Занимательная гебраистика

Цви Миркин

Занимательная гебраистика: обратная связь

pratchett

Один из героев романа Тэрри Пратчетта «Эрик» был охарактеризован следующим образом: «Ринсвинд был известным знатоком лингвистики и практической географии. Он мог крикнуть «Помогите!» на четырнадцати языках и умолять о пощаде ещё на двенадцати».

При этом возникает один вопрос – всегда ли Ринсвинд правильно выбирал язык, на котором надо было попросить о помощи или молить о пощаде. Правда, если посмотреть на это с точки зрения практической лингвистики, то он был в относительно удобном положении – описанные понятия не только существуют во всех (или практически во всех) языках, но и употребляются в них, как правило, с более или менее одинаковой частотой. Настолько комфортная ситуация весьма похожа на упоминающиеся в школьных задачах по физике «нормальные условия».

Кроме того, Пратчетт не дал ответа на вопрос, насколько часто Ринсвинду приходилось переходить с одного языка на другой. Вполне логичным кажется предположение, что если бы ему приходилось каждые десять минут или даже каждые полчаса молить о пощаде на другом языке, то у него в какой-то момент возникли бы проблемы с выбором формы слова или даже правильного слова.

Когда на заре становления иврита как языка повседневного общения в подмандатную Палестину приехало большое количество носителей других языков, это не смогло не сказаться на лексиконе иврита – что бы не думала по этому поводу Академия языка. Когда через пятьдесят-шестьдесят лет в Израиль снова приехало большое количество носителей иностранных языков, среди которых однозначно преобладал русский, ситуация была принципиально другой – иврит прочно утвердился как основной язык общения. Несколько сотен тысяч русскоязычных репатриантов были вынуждены срочно осваивать иврит и запоминать незнакомые термины. Несмотря на то, что их было достаточно много и дома они на иврит, как правило, не переходили, на этот раз воздействие одного языка на другой шло в обратном направлении – иврит начал влиять на русский язык вновь прибывших.

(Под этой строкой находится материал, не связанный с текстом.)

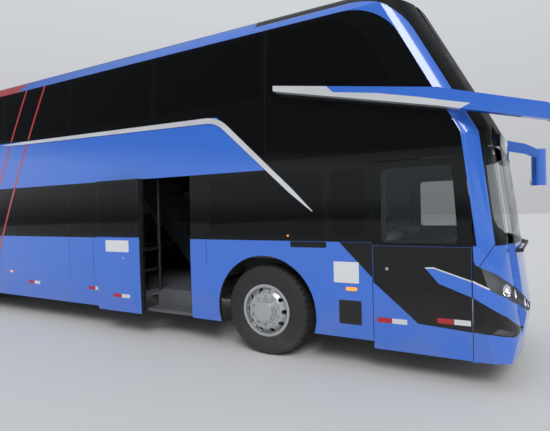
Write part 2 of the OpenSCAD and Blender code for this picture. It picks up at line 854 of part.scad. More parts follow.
// Towing plate with an upright pin hole, hung from a cross bar between the rails
module tow_jaw(x, reach, top) {
    block(x - 80, x, -rail_y, rail_y, top, top + 60);
    block(x - 40, x, -80, 80, tow_z - 30, top + 10);
    difference() {
        block(min(x - 40, x + reach - 60), max(x, x + reach + 60), -80, 80, tow_z - 30, tow_z + 30);
        translate([x + reach, 0, tow_z - 40]) cylinder(r = tow_r, h = 80, $fn = round_fn);
    }
}
module engine() {
    color("#55585c") block(-6650, -5300, rail_w - rail_y, rail_y - rail_w, 480, 1100);
}
module front_beam() {
    color("#202225") {
        block(axle_x - 60, axle_x + 60, -kingpin_y, kingpin_y, tyre_r - 130, tyre_r - 10);
        bellows(axle_x, tyre_r - 20, front_rail_z);
    }
}
module bellows(x, z0, z1) {
    for (s = [-1, 1]) translate([x, s * (rail_y - rail_w / 2), z0])
        cylinder(r = 110, h = z1 - z0, $fn = round_fn);
}
module rear_axles() {
    color("#202225") {
        spindle(drive_x, -wheel_y + 100, wheel_y - 100, tyre_r, drive_spindle_r);
        bellows(drive_x, tyre_r + 20, rear_rail_z);
        spindle(tag_x, -wheel_y - 120, wheel_y + 120, tyre_r, tag_spindle_r);
        bellows(tag_x, tyre_r + 20, rear_rail_z);
    }
}
module knuckle(s) {
    side_of(s) {
        spindle(axle_x, -wheel_y - 120, -kingpin_y - 60, tyre_r, front_spindle_r);
        block(axle_x - 70, axle_x + 70, -kingpin_y - 80, -kingpin_y + 60, tyre_r - 10 + fit,
            tyre_r + 60);
    }
}
module knuckle_right() {
    color("#202225") knuckle(-1);
}
module knuckle_left() {
    color("#202225") knuckle(1);
}
// A wheel's rim in half section: radius across, height along the axle, disc towards the top
module rim() {
    difference() {
        rotate_extrude($fn = round_fn) {
            translate([bead_r - barrel_t, -tyre_w / 2 + 8]) square([barrel_t - fit, tyre_w - 16]);
            for (z = [-tyre_w / 2 + 8, tyre_w / 2 - 20 + fit])
                translate([bead_r - barrel_t, z]) square([barrel_t + 16, 12 - fit]);
            polygon([
                [hub_r - 2, disc_z - rim_t], [bolt_face_r, disc_z - rim_t],
                [bead_r - barrel_t + 2, 75], [bead_r - barrel_t + 2, 92],
                [bolt_face_r + 4, disc_z], [hub_r - 2, disc_z]
            ]);
        }
        for (a = [0:9]) rotate([0, 0, a * 36]) translate([234, 0, 60])
            cylinder(r = hand_hole_r, h = 120, $fn = round_fn);
    }
}
module hub(z0, z1, bore) {
    difference() {
        union() {
            translate([0, 0, z0]) cylinder(r = hub_r, h = z1 - z0, $fn = round_fn);
            translate([0, 0, z1]) cylinder(r = hub_r - 25, h = 30, $fn = round_fn);
        }
        translate([0, 0, z0 - 1]) cylinder(r = bore + fit, h = z1 - z0 - 19, $fn = round_fn);
    }
}
module single_wheel(bore) {
    rim();
    hub(-70, disc_z + 20, bore);
    translate([0, 0, disc_z - rim_t - 20]) difference() {
        cylinder(r = bolt_face_r, h = 20, $fn = round_fn);
        translate([0, 0, -1]) cylinder(r = hub_r - 5, h = 22, $fn = round_fn);
    }
}
module tyre() {
    rotate_extrude($fn = round_fn) translate([0, -tyre_w / 2]) polygon([
        [bead_r, 20], [bead_r + 18, 20], [bead_r + 90, 0], [tyre_r - 70, 0], [tyre_r - 20, 18], [tyre_r, 50],
        [tyre_r, tyre_w - 50], [tyre_r - 20, tyre_w - 18], [tyre_r - 70, tyre_w],
        [bead_r + 90, tyre_w], [bead_r + 18, tyre_w - 20], [bead_r, tyre_w - 20]
    ]);
}
module at_wheel(x, y, s) {
    side_of(s) translate([x, -y, tyre_r]) rotate([90, 0, 0]) children();
}
twin_y = wheel_y - 10;
module front_rim_left() {
    color(steel) at_wheel(axle_x, wheel_y, 1) single_wheel(front_spindle_r);
}
module front_rim_right() {
    color(steel) at_wheel(axle_x, wheel_y, -1) single_wheel(front_spindle_r);
}
module tag_rim_left() {
    color(steel) at_wheel(tag_x, wheel_y, 1) single_wheel(tag_spindle_r);
}
module tag_rim_right() {
    color(steel) at_wheel(tag_x, wheel_y, -1) single_wheel(tag_spindle_r);
}
// Twin rims bolted back to back on one hub
module twin_rims(s) {
    at_wheel(drive_x, twin_y, s) {
        mirror([0, 0, 1]) rim();
        hub(-disc_z - 120, -disc_z + 110, drive_spindle_r);
        translate([0, 0, -disc_z - rim_t - 20]) difference() {
            cylinder(r = bolt_face_r, h = 20, $fn = round_fn);
            translate([0, 0, -1]) cylinder(r = hub_r - 5, h = 22, $fn = round_fn);
        }
    }
    at_wheel(drive_x, twin_y - 2 * disc_z, s) rim();
}
module drive_rim_left() {
    color(steel) twin_rims(1);
}
module drive_rim_right() {
    color(steel) twin_rims(-1);
}
module front_tyre_left() {
    color(black) at_wheel(axle_x, wheel_y, 1) tyre();
}
module front_tyre_right() {
    color(black) at_wheel(axle_x, wheel_y, -1) tyre();
}
module tag_tyre_left() {
    color(black) at_wheel(tag_x, wheel_y, 1) tyre();
}
module tag_tyre_right() {
    color(black) at_wheel(tag_x, wheel_y, -1) tyre();
}
module drive_tyre_left() {
    color(black) for (y = [twin_y, twin_y - twin_gap]) at_wheel(drive_x, y, 1) tyre();
}
module drive_tyre_right() {
    color(black) for (y = [twin_y, twin_y - twin_gap]) at_wheel(drive_x, y, -1) tyre();
}

chassis();
front_beam();
rear_axles();
engine();
lower_deck();
upper_floor();
dashboard();
lower_seats();
upper_seats();
wall_right();
wall_left();
glass_right();
glass_left();
roof();
roof_unit();
front_hoop();
front_mask();
front_glass();
rear_mask();
headlamps();
tail_lamps();
trims();
mirrors();
wipers();
entrance_door();
entrance_glass();
entrance_arm();
cab_door();
cab_glass();
flap_right();
flap_left();
engine_lid();
knuckle_left();
knuckle_right();
front_rim_left();
front_rim_right();
drive_rim_left();
drive_rim_right();
tag_rim_left();
tag_rim_right();
front_tyre_left();
front_tyre_right();
drive_tyre_left();
drive_tyre_right();
tag_tyre_left();
tag_tyre_right();
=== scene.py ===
"""Finish and fine detail of a double-deck intercity coach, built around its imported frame."""
import math

import bmesh
import bpy
from mathutils import Matrix, Vector
from mathutils.bvhtree import BVHTree


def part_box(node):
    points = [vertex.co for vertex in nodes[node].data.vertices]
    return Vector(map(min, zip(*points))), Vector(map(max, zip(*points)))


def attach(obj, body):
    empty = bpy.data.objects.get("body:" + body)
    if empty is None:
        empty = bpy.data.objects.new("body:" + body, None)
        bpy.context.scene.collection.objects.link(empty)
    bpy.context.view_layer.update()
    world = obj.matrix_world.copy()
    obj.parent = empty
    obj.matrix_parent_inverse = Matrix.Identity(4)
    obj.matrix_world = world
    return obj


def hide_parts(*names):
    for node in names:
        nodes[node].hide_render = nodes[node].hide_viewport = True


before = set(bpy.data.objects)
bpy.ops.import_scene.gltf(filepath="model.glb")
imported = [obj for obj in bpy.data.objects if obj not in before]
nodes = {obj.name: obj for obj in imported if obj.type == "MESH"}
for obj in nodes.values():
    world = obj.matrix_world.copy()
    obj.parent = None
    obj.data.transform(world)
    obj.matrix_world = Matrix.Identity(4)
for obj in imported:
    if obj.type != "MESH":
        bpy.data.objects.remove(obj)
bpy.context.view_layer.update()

# View
# A wide lens stands low beside the front of the coach, at the photograph's own place and tilt.
# A soft sun and an even sky light it over a pale floor. Glossy surfaces see a bright band above
# the horizon under a darker top, which gives the paint and the glass their depth.
LENS_MM = 27.26
SENSOR_MM = 36.0
CAMERA_PLACE = Vector((6.506, -5.462, 1.680))
CAMERA_YAW = -0.4848
CAMERA_PITCH = -0.0124
CAMERA_ROLL = -0.0204
scene = bpy.context.scene
forward = Vector((
    math.sin(CAMERA_YAW) * math.cos(CAMERA_PITCH),
    math.cos(CAMERA_YAW) * math.cos(CAMERA_PITCH),
    math.sin(CAMERA_PITCH),
))
level = forward.cross(Vector((0, 0, 1))).normalized()
upright = level.cross(forward)
right = level * math.cos(CAMERA_ROLL) + upright * math.sin(CAMERA_ROLL)
up = upright * math.cos(CAMERA_ROLL) - level * math.sin(CAMERA_ROLL)
lens = bpy.data.cameras.new("camera")
lens.lens = LENS_MM
lens.sensor_width = SENSOR_MM
lens.sensor_fit = "HORIZONTAL"
lens.clip_end = 300
camera = bpy.data.objects.new("camera", lens)
camera.matrix_world = Matrix((
    (right.x, up.x, -forward.x, CAMERA_PLACE.x),
    (right.y, up.y, -forward.y, CAMERA_PLACE.y),
    (right.z, up.z, -forward.z, CAMERA_PLACE.z),
    (0, 0, 0, 1),
))
scene.collection.objects.link(camera)
scene.camera = camera
scene.view_settings.view_transform = "Standard"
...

Началось всё с лексики. Точнее, со слов, которые были не особо употребимы в стране исхода, но гораздо чаще встречались в Израиле. Ивритское слово «мазган» достаточно быстро вытеснило русское «кондиционер», а ходить в Министерство абсорбции оказалось гораздо менее удобно, чем в «мисрад клиту» (причём, со склонением ивритского термина по правилам русского языка). Затем уже появились «кальки» с иврита – многие стали «брать автобус» и «делать экзамены». Зачастую копировались разговорные фразы, которые изначально являлись прижившимися в иврите кальками с английского. Правда, не только они – например, вполне прижилась калька с чисто ивритской фразы «спросить вопрос».

Свою лепту в формирование израильского диалекта русского языка внесла армия, в которую многие вновь прибывшие, особенно молодые, были призваны в течение нескольких лет после приезда. Отслужив, они «освободились», после чего стали «ходить в милуим» (это вместо того, чтобы «проходить сборы резервистов»). После армии же наступил черёд университетов, где контрольную сменил «бохан», а вместо привычных курсовиков писались «семинары».

Наиболее же интересная метаморфоза произошла с вопросительной частицей «ли». На иврите (особенно в его разговорном варианте) вопросительные предложения, аналогичные тем, в которых в русском языке применяется эта частица, образовываются с применением слова, которое переводится на русский как «если». Со временем это стало оказывать влияние и на русскую речь, особенно у молодёжи, приехавшей в Израиль в школьном возрасте. Поэтому в банальном рассказе школьника об учительнице, выяснявшей, сделал ли ученик уроки, она спрашивала «если ученик сделал домашнее задание».

Ответ на вопрос, образовался ли в Израиле новый диалект русского языка, предстоит дать лингвистам-теоретикам. Лингвисты же практики, коллеги упомянутого в начале Ринсвинда, рискуют запутаться, хотя речь идёт не о четырнадцати языках, а всего лишь о двух.